* Begin ENTRIES SHOWN *

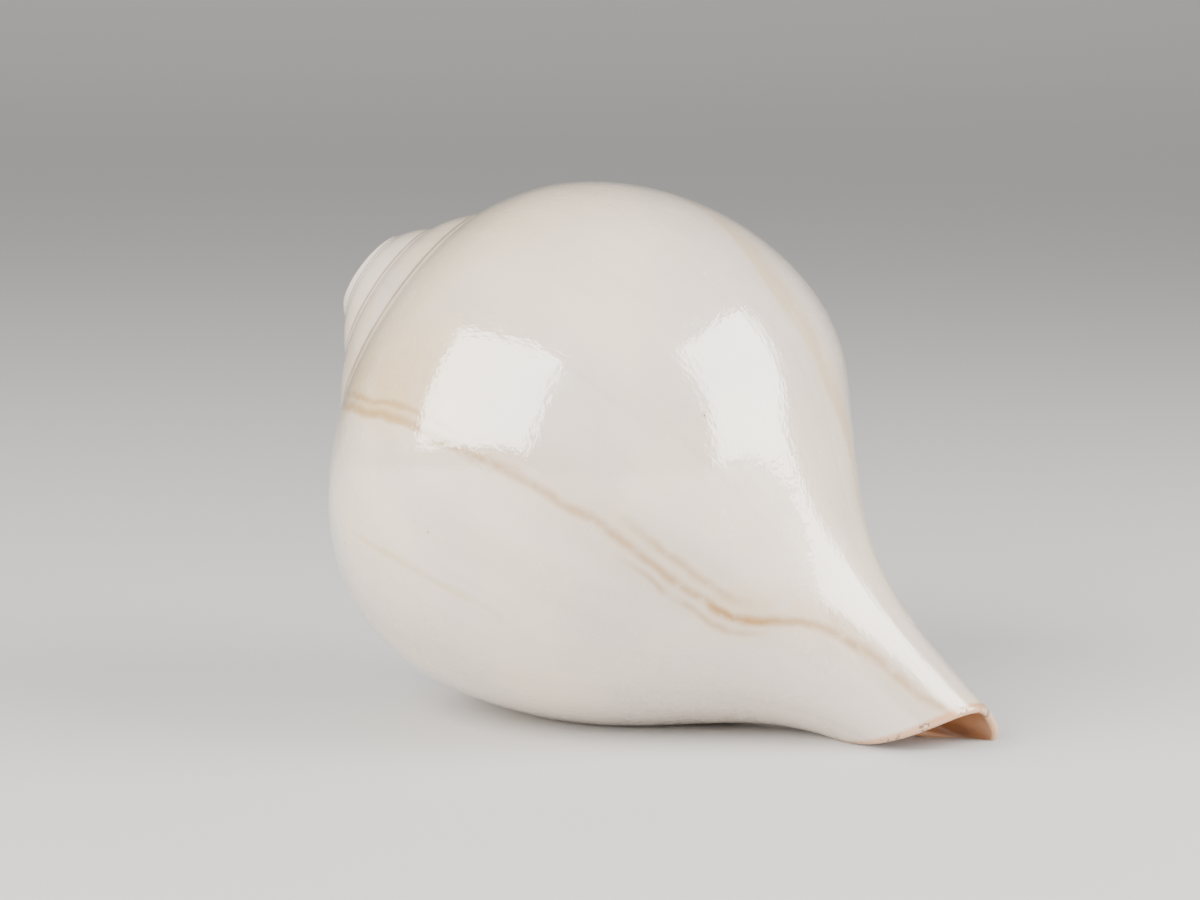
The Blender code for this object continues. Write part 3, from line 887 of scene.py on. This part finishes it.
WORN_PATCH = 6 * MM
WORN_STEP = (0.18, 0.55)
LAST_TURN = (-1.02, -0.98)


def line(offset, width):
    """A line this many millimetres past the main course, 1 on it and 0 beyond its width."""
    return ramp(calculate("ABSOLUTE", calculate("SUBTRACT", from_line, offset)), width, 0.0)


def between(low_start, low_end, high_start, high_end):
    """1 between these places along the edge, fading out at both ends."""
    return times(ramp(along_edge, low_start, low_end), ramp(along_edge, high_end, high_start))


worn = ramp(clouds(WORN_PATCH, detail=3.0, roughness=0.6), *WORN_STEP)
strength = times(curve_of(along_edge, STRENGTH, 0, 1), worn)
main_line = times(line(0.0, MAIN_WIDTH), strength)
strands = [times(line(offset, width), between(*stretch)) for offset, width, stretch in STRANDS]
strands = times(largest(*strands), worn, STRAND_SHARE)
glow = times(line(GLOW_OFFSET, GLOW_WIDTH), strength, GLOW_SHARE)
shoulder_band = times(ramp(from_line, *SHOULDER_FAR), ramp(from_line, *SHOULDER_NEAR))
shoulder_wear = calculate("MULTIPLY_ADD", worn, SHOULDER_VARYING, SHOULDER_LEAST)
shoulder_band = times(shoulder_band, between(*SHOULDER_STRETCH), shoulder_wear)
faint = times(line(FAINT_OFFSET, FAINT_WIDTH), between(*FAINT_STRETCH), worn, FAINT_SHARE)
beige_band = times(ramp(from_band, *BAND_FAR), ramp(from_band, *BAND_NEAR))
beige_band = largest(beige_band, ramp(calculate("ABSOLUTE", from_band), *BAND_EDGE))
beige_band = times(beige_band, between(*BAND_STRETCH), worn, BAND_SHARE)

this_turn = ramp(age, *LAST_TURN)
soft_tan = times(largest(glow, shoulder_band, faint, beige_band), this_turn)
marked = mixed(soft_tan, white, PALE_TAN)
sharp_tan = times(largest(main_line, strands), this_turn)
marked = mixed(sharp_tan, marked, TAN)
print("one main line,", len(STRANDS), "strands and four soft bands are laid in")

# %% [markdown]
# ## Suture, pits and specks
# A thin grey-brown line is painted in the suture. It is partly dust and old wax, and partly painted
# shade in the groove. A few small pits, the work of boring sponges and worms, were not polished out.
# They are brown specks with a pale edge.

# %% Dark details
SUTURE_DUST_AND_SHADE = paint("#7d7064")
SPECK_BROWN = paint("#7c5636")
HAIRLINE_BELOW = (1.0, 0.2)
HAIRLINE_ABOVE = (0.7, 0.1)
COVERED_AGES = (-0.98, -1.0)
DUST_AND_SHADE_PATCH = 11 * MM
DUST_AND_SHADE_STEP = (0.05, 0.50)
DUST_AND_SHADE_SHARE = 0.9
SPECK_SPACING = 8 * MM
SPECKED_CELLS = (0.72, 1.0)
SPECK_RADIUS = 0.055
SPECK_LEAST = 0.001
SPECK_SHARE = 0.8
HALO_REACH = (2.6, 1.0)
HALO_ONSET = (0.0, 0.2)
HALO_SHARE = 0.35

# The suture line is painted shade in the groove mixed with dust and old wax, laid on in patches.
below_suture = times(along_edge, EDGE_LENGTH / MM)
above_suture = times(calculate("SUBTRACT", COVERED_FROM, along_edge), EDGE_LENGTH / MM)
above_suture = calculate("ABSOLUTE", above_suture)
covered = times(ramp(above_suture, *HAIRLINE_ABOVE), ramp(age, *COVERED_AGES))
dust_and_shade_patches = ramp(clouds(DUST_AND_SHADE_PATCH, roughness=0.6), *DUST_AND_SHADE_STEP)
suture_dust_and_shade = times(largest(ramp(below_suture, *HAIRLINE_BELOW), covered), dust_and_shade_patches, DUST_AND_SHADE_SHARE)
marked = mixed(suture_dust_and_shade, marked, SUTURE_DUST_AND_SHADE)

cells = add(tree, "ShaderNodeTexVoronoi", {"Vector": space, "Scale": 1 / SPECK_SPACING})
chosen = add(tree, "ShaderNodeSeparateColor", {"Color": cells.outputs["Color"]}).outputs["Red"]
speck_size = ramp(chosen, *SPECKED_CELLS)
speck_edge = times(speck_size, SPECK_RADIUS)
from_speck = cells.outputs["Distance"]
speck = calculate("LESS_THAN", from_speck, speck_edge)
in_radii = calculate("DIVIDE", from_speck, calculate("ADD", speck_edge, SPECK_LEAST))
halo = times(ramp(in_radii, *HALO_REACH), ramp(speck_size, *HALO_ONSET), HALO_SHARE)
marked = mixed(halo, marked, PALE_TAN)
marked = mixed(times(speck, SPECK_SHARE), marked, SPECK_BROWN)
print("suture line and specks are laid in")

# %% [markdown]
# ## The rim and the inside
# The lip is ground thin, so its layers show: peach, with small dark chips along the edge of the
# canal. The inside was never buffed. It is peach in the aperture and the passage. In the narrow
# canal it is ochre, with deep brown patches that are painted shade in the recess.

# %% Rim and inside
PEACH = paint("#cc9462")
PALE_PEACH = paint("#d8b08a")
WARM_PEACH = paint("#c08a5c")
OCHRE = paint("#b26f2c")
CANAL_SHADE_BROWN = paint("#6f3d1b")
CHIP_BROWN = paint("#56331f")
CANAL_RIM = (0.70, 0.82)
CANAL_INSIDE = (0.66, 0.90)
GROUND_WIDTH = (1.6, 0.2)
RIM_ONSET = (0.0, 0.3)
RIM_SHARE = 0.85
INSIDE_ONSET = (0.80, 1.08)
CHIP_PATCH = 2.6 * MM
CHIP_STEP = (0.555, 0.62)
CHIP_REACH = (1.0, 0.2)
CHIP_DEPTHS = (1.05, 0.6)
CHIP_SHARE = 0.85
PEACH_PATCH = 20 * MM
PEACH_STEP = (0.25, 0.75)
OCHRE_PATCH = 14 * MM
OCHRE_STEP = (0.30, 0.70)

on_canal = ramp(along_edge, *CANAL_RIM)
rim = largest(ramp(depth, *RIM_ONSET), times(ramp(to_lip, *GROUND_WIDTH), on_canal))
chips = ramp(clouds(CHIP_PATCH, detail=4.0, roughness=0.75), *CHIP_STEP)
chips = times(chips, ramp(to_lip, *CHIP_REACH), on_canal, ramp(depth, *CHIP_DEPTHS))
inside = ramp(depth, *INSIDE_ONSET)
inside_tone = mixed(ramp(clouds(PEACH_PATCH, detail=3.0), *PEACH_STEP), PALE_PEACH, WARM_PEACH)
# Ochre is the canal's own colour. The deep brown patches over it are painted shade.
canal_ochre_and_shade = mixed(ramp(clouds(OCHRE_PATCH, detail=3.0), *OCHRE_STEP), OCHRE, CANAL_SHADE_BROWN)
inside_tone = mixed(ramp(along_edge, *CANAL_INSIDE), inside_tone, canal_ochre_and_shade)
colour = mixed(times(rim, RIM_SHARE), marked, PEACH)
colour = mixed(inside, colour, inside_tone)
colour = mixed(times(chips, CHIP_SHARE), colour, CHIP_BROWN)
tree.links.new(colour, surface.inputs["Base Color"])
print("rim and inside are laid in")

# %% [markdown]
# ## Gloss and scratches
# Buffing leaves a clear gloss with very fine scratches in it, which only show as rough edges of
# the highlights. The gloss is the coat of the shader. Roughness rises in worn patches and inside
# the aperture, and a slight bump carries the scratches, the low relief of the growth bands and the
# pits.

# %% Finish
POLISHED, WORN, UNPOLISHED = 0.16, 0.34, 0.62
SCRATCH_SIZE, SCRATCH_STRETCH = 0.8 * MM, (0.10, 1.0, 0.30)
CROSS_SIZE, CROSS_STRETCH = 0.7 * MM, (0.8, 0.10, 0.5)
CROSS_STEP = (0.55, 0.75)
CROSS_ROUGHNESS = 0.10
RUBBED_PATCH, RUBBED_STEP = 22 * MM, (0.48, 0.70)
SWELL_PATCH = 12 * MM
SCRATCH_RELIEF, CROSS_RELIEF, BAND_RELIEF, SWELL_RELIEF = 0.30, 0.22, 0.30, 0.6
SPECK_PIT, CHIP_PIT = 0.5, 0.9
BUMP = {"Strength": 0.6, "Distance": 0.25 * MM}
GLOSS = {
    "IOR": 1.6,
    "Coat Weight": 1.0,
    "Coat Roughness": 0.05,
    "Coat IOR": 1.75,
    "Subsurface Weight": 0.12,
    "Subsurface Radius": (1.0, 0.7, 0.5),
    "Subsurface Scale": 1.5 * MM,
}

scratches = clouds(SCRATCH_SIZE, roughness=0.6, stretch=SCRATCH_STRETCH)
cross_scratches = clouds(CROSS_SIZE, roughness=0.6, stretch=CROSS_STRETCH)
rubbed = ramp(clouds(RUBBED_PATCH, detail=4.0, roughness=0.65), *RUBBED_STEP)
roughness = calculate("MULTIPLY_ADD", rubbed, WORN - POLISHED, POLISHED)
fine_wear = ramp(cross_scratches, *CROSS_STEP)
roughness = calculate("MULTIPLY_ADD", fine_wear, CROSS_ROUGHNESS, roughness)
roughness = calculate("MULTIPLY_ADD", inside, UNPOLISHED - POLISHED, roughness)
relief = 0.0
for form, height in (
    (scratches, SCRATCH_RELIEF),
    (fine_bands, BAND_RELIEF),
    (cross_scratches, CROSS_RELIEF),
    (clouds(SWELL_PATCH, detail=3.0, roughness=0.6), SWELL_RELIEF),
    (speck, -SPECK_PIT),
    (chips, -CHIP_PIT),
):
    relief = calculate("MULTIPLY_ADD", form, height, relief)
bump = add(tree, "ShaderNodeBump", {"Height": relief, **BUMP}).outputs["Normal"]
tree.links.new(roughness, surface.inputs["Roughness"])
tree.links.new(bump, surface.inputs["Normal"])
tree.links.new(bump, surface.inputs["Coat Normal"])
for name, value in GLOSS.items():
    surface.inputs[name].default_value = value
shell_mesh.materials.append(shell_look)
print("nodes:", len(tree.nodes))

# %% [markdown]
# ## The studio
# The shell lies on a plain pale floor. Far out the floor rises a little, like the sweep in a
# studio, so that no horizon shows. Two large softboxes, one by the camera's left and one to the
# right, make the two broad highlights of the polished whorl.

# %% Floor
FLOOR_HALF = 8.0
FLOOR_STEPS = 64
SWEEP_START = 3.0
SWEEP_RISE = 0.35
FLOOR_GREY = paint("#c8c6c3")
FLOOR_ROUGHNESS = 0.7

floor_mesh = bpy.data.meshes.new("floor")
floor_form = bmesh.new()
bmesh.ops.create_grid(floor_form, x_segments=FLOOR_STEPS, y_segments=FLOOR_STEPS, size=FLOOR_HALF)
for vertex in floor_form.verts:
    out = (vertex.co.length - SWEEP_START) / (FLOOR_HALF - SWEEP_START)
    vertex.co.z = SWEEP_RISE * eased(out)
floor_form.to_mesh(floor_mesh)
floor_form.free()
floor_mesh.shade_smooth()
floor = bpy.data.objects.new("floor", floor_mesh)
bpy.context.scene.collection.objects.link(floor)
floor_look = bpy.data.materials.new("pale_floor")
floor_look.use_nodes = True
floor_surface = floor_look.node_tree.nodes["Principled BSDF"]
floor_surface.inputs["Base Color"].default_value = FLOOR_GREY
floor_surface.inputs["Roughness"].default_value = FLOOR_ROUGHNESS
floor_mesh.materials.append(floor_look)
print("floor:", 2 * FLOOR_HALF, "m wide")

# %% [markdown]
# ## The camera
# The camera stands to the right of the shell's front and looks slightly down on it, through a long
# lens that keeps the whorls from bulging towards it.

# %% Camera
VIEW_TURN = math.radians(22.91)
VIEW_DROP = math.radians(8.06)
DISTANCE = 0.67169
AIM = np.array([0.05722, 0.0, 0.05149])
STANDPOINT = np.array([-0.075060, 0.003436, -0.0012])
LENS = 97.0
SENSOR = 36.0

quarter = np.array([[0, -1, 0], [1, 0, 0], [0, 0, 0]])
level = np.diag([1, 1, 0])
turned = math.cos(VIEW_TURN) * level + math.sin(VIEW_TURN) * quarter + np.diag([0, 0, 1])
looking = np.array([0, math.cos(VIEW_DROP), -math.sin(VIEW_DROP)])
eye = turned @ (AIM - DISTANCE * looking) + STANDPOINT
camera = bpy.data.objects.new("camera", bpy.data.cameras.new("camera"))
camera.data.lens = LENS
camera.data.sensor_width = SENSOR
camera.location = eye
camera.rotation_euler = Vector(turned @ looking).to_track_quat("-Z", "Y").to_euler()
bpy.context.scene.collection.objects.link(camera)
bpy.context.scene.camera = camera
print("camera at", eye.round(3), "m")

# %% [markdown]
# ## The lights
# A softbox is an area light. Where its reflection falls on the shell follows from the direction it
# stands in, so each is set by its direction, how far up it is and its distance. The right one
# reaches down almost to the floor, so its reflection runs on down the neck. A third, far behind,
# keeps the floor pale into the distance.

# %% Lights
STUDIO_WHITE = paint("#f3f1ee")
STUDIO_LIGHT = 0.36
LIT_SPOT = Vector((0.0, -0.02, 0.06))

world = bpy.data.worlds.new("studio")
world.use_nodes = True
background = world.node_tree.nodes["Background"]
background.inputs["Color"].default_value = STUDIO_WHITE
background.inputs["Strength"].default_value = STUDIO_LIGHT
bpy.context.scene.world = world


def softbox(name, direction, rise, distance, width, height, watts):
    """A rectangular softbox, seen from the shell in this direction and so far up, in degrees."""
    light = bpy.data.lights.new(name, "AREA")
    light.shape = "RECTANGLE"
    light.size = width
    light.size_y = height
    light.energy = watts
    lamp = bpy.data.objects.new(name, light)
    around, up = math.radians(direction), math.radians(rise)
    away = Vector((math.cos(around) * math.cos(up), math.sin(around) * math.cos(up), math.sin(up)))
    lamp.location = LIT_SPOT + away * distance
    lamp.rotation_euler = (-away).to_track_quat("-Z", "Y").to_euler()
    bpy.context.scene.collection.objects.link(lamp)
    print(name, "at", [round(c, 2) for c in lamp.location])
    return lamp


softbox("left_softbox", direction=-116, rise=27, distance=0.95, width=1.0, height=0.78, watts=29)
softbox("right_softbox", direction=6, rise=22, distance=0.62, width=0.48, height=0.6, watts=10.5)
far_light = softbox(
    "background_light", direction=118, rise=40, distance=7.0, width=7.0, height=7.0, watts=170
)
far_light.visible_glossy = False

* End ENTRIES SHOWN *
* Begin ENTRIES SHOWN *

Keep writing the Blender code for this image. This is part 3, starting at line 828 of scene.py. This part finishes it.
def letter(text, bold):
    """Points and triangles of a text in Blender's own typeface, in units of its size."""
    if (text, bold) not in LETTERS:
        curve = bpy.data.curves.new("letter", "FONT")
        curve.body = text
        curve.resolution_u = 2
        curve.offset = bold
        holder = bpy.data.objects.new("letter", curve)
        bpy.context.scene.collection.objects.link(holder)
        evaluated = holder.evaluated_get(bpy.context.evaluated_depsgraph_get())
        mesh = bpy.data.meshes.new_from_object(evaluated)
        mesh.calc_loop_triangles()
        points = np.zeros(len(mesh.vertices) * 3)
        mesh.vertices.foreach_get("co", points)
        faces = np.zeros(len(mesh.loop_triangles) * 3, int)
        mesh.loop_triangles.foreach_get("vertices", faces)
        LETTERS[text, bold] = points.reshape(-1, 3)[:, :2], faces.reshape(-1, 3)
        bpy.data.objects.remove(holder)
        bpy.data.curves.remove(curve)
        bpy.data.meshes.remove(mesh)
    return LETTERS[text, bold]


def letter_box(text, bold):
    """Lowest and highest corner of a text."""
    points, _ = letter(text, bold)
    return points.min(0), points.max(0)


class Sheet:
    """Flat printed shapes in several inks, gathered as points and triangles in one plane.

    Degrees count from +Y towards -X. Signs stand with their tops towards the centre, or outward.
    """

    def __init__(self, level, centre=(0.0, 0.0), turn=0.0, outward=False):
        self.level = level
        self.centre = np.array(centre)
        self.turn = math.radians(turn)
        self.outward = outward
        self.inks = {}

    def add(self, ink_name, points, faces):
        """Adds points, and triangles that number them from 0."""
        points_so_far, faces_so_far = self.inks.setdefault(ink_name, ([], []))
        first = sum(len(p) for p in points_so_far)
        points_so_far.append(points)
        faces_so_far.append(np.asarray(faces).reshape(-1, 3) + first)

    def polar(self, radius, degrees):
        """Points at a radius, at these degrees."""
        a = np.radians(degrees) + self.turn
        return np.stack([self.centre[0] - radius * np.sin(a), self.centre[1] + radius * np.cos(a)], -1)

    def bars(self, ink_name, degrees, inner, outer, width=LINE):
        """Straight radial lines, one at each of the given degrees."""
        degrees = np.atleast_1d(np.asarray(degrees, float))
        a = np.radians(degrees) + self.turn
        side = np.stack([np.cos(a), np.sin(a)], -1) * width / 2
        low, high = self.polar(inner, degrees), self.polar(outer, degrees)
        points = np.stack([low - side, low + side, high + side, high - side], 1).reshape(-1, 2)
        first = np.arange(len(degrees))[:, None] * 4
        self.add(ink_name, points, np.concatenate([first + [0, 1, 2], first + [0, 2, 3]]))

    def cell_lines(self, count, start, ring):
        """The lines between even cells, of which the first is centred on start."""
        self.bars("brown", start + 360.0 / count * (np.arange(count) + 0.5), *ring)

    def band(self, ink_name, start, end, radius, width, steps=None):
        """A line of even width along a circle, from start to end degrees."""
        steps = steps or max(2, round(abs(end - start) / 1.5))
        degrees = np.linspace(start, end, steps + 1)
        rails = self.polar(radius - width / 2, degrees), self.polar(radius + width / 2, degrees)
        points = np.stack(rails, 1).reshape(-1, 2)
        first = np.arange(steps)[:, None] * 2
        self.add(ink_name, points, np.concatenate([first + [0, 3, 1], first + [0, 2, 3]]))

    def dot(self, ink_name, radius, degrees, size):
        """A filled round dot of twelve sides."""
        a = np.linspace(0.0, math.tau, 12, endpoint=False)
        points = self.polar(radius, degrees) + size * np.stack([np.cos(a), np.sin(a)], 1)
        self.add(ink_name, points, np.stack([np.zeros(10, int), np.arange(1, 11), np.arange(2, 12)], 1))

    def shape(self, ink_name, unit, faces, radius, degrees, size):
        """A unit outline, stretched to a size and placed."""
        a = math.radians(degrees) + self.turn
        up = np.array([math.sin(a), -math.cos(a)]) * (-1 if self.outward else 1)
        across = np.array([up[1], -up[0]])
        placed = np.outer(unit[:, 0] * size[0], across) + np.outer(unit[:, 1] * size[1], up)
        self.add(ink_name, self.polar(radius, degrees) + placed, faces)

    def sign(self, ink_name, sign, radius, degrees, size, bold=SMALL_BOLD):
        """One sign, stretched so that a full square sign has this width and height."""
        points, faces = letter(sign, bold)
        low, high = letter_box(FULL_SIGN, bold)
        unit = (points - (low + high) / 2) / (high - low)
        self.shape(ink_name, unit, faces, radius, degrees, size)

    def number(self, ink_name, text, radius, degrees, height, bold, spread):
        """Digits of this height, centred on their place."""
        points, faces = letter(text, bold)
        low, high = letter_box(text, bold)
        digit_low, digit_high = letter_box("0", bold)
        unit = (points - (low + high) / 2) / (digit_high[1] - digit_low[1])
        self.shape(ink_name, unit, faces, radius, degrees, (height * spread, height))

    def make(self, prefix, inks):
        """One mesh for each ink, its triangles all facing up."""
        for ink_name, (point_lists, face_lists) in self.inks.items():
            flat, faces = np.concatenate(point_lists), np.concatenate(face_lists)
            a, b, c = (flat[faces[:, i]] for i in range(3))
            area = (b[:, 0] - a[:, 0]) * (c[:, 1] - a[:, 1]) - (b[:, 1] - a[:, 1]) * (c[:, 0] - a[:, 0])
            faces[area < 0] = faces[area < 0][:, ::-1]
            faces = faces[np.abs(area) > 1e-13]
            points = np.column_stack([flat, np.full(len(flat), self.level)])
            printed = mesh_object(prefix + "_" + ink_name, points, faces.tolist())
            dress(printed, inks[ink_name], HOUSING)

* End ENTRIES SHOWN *

▸ **WORK TO COMPLETE**: Output exactly the lines running from the line containing "The Blender code for this object" through the line containing "ramp(along_edge, high_end, high_start))", and only those lines.

▸ **COMPLETED TASK**:
The Blender code for this object continues. Write part 3, from line 887 of scene.py on. This part finishes it.
WORN_PATCH = 6 * MM
WORN_STEP = (0.18, 0.55)
LAST_TURN = (-1.02, -0.98)


def line(offset, width):
    """A line this many millimetres past the main course, 1 on it and 0 beyond its width."""
    return ramp(calculate("ABSOLUTE", calculate("SUBTRACT", from_line, offset)), width, 0.0)


def between(low_start, low_end, high_start, high_end):
    """1 between these places along the edge, fading out at both ends."""
    return times(ramp(along_edge, low_start, low_end), ramp(along_edge, high_end, high_start))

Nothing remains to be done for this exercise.